━━━ Data segment

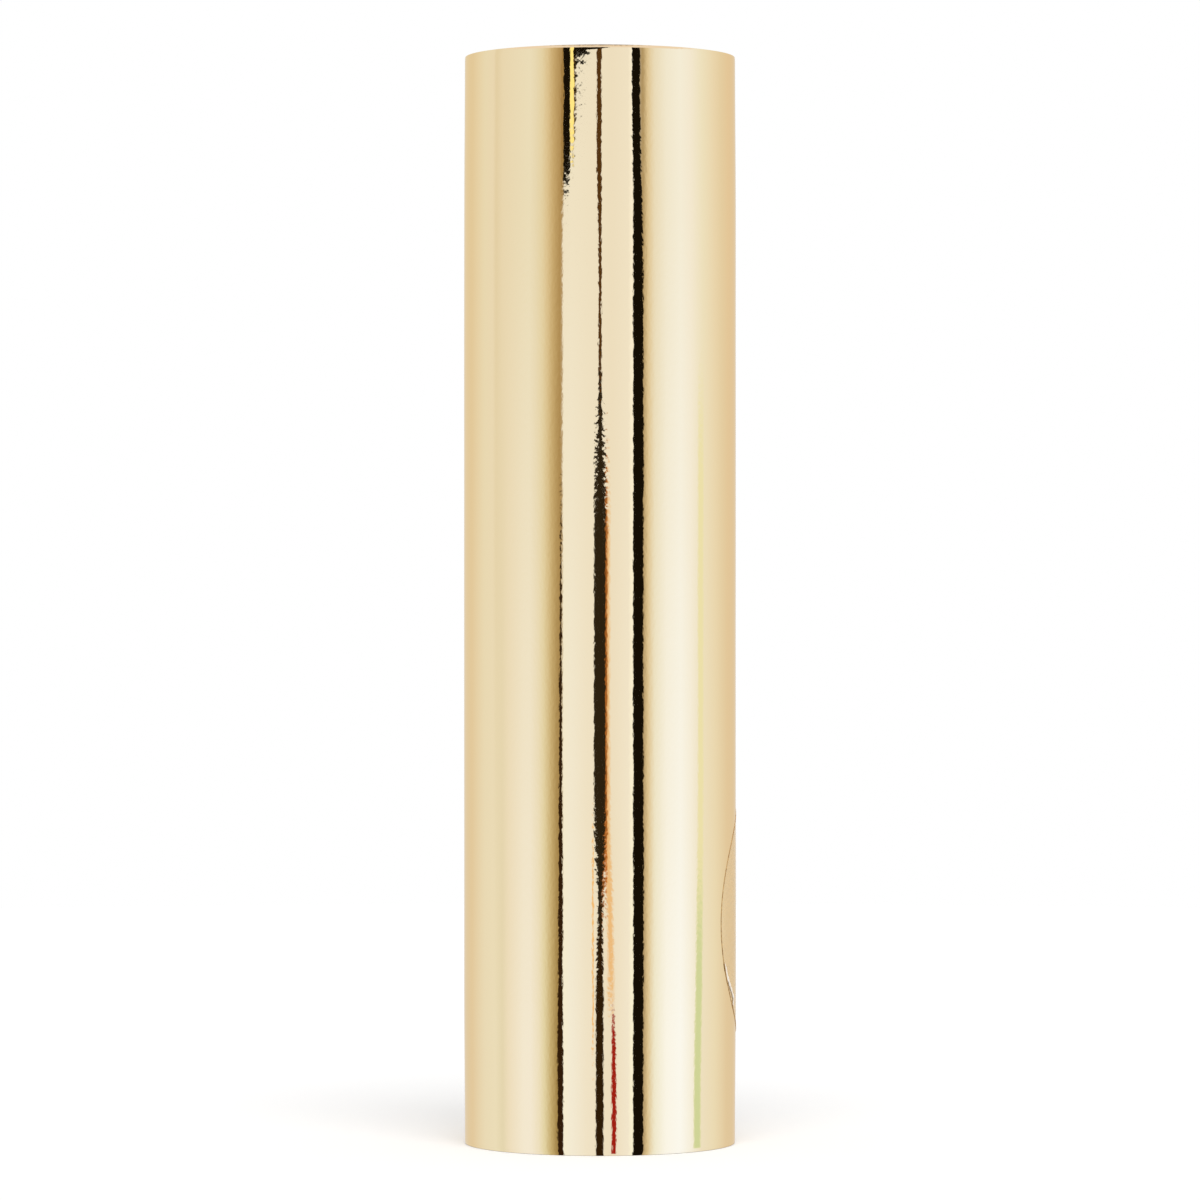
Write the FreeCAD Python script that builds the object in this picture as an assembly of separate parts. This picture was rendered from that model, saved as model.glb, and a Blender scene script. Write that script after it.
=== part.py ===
"""A roll of hot-stamping foil: thin metallised film wound on a spiral-wound paperboard core.

The core is five helical plies of board glued one on another, and its bore slips over a dowel or spindle.
A strip of double-sided tape holds the leading edge of the film on the core, and the film is one continuous
web that spirals outwards turn on turn. A clear round seal, bent round the roll, holds the tail edge down.

Frame: +Z runs up the roll's axis, and the origin is on the axis in the plane of the lower end.
The front of the roll faces -Y. Lengths are in millimetres and angles in degrees.
"""

import FreeCAD
import Part

import math
import os

# Driving dimensions ---------------------------------------------------------------------------------------

# Core: a spiral-wound paperboard tube with the trade's one-inch bore.
core_bore_diameter = 25.4
core_length = 127.0
ply_thickness = 0.45
strip_lead = 64.0  # axial advance of a strip in one turn
seam_gap = 0.4  # open butt joint between neighbouring turns of a strip, measured along the axis
seam_start = 90.0  # where the bore ply's seam leaves the lower end, from +X towards +Y
seam_stagger = 72.0  # each ply's seam is turned this far from the one below it

# Film: a polyester web with its coatings, and the air wound in between the turns.
web_width = 127.0
film_thickness = 0.016
film_air_gap = 0.0036
web_turns = 47

# Start tape: double-sided, between the core and the first turn.
tape_width = 12.0
tape_thickness = 0.05

# Seal: a clear disc over the tail edge.
seal_diameter = 28.6
seal_thickness = 0.07
seal_height = 26.0  # centre above the lower end of the roll
tail_angle = 23.0  # where the tail edge lies, from +X towards +Y

ply_names = [
    "core_bore_ply",
    "core_second_ply",
    "core_middle_ply",
    "core_fourth_ply",
    "core_surface_ply",
]

# Worked-out dimensions ------------------------------------------------------------------------------------

core_bore_radius = core_bore_diameter / 2
core_radius = core_bore_radius + len(ply_names) * ply_thickness
web_bottom = (core_length - web_width) / 2
web_inner_radius = core_radius + tape_thickness
turn_pitch = film_thickness + film_air_gap
web_outer_radius = web_inner_radius + web_turns * turn_pitch + film_thickness

up = FreeCAD.Vector(0, 0, 1)
origin = FreeCAD.Vector(0, 0, 0)


def tube(inner_radius, outer_radius, bottom, height):
    """A plain round tube on the roll's axis."""
    base = FreeCAD.Vector(0, 0, bottom)
    outer = Part.makeCylinder(outer_radius, height, base, up)
    return outer.cut(Part.makeCylinder(inner_radius, height, base, up))


def seam_cutter(inner_radius, outer_radius):
    """A narrow helical bar, as wide as the open seam, that passes right through one ply.

    It crosses the plane of the lower end at +X.
    """
    overrun = strip_lead / 8  # past each end of the core, so that the seam is open at both
    reach = ply_thickness / 2  # past both faces of the ply
    half_gap = seam_gap / 2
    helix = Part.makeHelix(strip_lead, core_length + 2 * overrun, outer_radius)
    profile = Part.makePolygon(
        [
            FreeCAD.Vector(inner_radius - reach, 0, -half_gap),
            FreeCAD.Vector(outer_radius + reach, 0, -half_gap),
            FreeCAD.Vector(outer_radius + reach, 0, half_gap),
            FreeCAD.Vector(inner_radius - reach, 0, half_gap),
            FreeCAD.Vector(inner_radius - reach, 0, -half_gap),
        ]
    )
    sweep = Part.BRepOffsetAPI.MakePipeShell(Part.Wire(helix.Edges))
    sweep.setBiNormalMode(up)
    sweep.add(profile)
    sweep.build()
    sweep.makeSolid()
    bar = sweep.shape()
    bar.translate(FreeCAD.Vector(0, 0, -overrun))
    bar.rotate(origin, up, -360 * overrun / strip_lead)
    return bar


def ply(index):
    """One ply of the core: a strip of board wound in a helix, its edges butted along an open seam.

    The surface ply's edges are thinned and lapped instead, so that the film winds over no gap.
    """
    inner_radius = core_bore_radius + index * ply_thickness
    outer_radius = inner_radius + ply_thickness
    wound = tube(inner_radius, outer_radius, 0, core_length)
    if ply_names[index] == "core_surface_ply":
        return wound
    cutter = seam_cutter(inner_radius, outer_radius)
    cutter.rotate(origin, up, seam_start + index * seam_stagger)
    seamed = wound.cut(cutter)
    if wound.Volume - seamed.Volume < seam_gap * ply_thickness:
        raise ValueError(f"the seam of {ply_names[index]} wasn't cut")
    return seamed


def start_tape():
    """The strip on the core that the film's leading edge is stuck down to."""
    width_angle = math.degrees(tape_width / core_radius)
    sector = Part.makeCylinder(
        web_inner_radius + tape_thickness, web_width, FreeCAD.Vector(0, 0, web_bottom), up, width_angle
    )
    strip = tube(core_radius, web_inner_radius, web_bottom, web_width).common(sector)
    strip.rotate(origin, up, tail_angle)
    return strip


def half_turns(offset):
    """The arcs of one face of the web: half-circles on two centres, half a pitch apart, that join smoothly."""
    arcs = []
    for index in range(2 * web_turns):
        odd = index % 2
        centre = FreeCAD.Vector(odd * turn_pitch / 2, 0, web_bottom)
        radius = web_inner_radius + index * turn_pitch / 2 + offset
        circle = Part.Circle(centre, up, radius)
        arcs.append(Part.ArcOfCircle(circle, odd * math.pi, (odd + 1) * math.pi).toShape())
    return arcs


def foil_web():
    """The whole film as one wound strip, from its leading edge on the tape to its tail edge outside."""
    inner_face = half_turns(0)
    outer_face = half_turns(film_thickness)
    leading_edge = Part.makeLine(
        FreeCAD.Vector(web_inner_radius, 0, web_bottom),
        FreeCAD.Vector(web_inner_radius + film_thickness, 0, web_bottom),
    )
    tail_edge = Part.makeLine(
        FreeCAD.Vector(web_outer_radius - film_thickness, 0, web_bottom),
        FreeCAD.Vector(web_outer_radius, 0, web_bottom),
    )
    outline = Part.Wire([leading_edge] + outer_face + [tail_edge] + inner_face[::-1])
    web = Part.Face(outline).extrude(up * web_width)
    web.rotate(origin, up, tail_angle)
    return web


def round_seal():
    """A flat disc bent round the roll: a thin shell trimmed to the outline that a bent circle has from in front."""
    outline_points = 32
    seal_radius = seal_diameter / 2
    points = []
    for index in range(outline_points):
        turn = 2 * math.pi * index / outline_points
        along_surface = seal_radius * math.cos(turn)
        across = web_outer_radius * math.sin(along_surface / web_outer_radius)
        points.append(FreeCAD.Vector(0, across, seal_height + seal_radius * math.sin(turn)))
    outline = Part.BSplineCurve()
    outline.interpolate(points, PeriodicFlag=True)
    face = Part.Face(Part.Wire(outline.toShape()))
    trimmer = face.extrude(FreeCAD.Vector(web_outer_radius + 2 * seal_thickness, 0, 0))
    shell = tube(web_outer_radius, web_outer_radius + seal_thickness, 0, core_length)
    seal = shell.common(trimmer)
    seal.rotate(origin, up, tail_angle)
    return seal


def save(name, shape):
    """Writes one node, after a check that it is one sound, closed solid."""
    solid = shape.Solids[0]
    if len(shape.Solids) != 1 or not solid.isValid() or not solid.isClosed():
        raise ValueError(f"{name} isn't one closed, valid solid")
    solid.exportStep(f"parts/{name}.step")
    box = solid.BoundBox
    print(f"{name}: {solid.Volume:.1f} mm3, {box.XLength:.2f} x {box.YLength:.2f} x {box.ZLength:.2f} mm")


def main():
    os.makedirs("parts", exist_ok=True)
    for index, name in enumerate(ply_names):
        save(name, ply(index))
    save("start_tape", start_tape())
    save("foil_web", foil_web())
    save("round_seal", round_seal())


main()
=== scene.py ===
# %% [markdown]
# # A roll of gold hot-stamping foil
#
# Hot-stamping foil is a clear polyester film, thinner than a hair, that carries a coloured lacquer and a
# skin of aluminium. It is wound turn on turn on a hollow paperboard core, and a round clear seal holds the
# last turn down. Almost all of the look is reflection. The film is a mirror in the shape of a cylinder, so
# a narrow strip of it shows the whole room squeezed sideways. The lesson therefore spends as much care on
# what stands round the roll as on the roll itself.
#
# The measured model comes first: it gives the names, the places and the sizes that everything else follows.

import math

import bmesh
import bpy
from mathutils import Matrix, Vector
from mathutils.geometry import intersect_point_line


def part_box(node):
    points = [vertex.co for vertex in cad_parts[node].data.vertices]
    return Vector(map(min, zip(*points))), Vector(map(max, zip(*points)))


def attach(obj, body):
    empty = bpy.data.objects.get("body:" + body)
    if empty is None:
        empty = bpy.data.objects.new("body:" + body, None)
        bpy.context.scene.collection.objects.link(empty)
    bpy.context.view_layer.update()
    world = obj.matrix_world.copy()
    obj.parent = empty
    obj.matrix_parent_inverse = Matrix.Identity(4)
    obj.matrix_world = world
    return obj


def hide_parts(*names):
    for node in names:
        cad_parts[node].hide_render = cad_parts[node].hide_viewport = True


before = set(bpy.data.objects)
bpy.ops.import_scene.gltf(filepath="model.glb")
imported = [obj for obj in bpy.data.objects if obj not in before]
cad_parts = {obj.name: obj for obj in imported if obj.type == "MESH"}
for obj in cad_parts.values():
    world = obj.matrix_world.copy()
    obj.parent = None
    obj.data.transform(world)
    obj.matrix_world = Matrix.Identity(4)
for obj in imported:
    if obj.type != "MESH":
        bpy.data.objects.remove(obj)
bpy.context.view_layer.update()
print("pieces in the measured model:", ", ".join(sorted(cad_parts)))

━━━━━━

Goal ->
Retype only the lines running from the line with "obj.matrix_parent_inverse = Matrix.Identity(4)" to the end of the listing, including both of those lines.

Exercise answer ->
    obj.matrix_parent_inverse = Matrix.Identity(4)
    obj.matrix_world = world
    return obj


def hide_parts(*names):
    for node in names:
        cad_parts[node].hide_render = cad_parts[node].hide_viewport = True


before = set(bpy.data.objects)
bpy.ops.import_scene.gltf(filepath="model.glb")
imported = [obj for obj in bpy.data.objects if obj not in before]
cad_parts = {obj.name: obj for obj in imported if obj.type == "MESH"}
for obj in cad_parts.values():
    world = obj.matrix_world.copy()
    obj.parent = None
    obj.data.transform(world)
    obj.matrix_world = Matrix.Identity(4)
for obj in imported:
    if obj.type != "MESH":
        bpy.data.objects.remove(obj)
bpy.context.view_layer.update()
print("pieces in the measured model:", ", ".join(sorted(cad_parts)))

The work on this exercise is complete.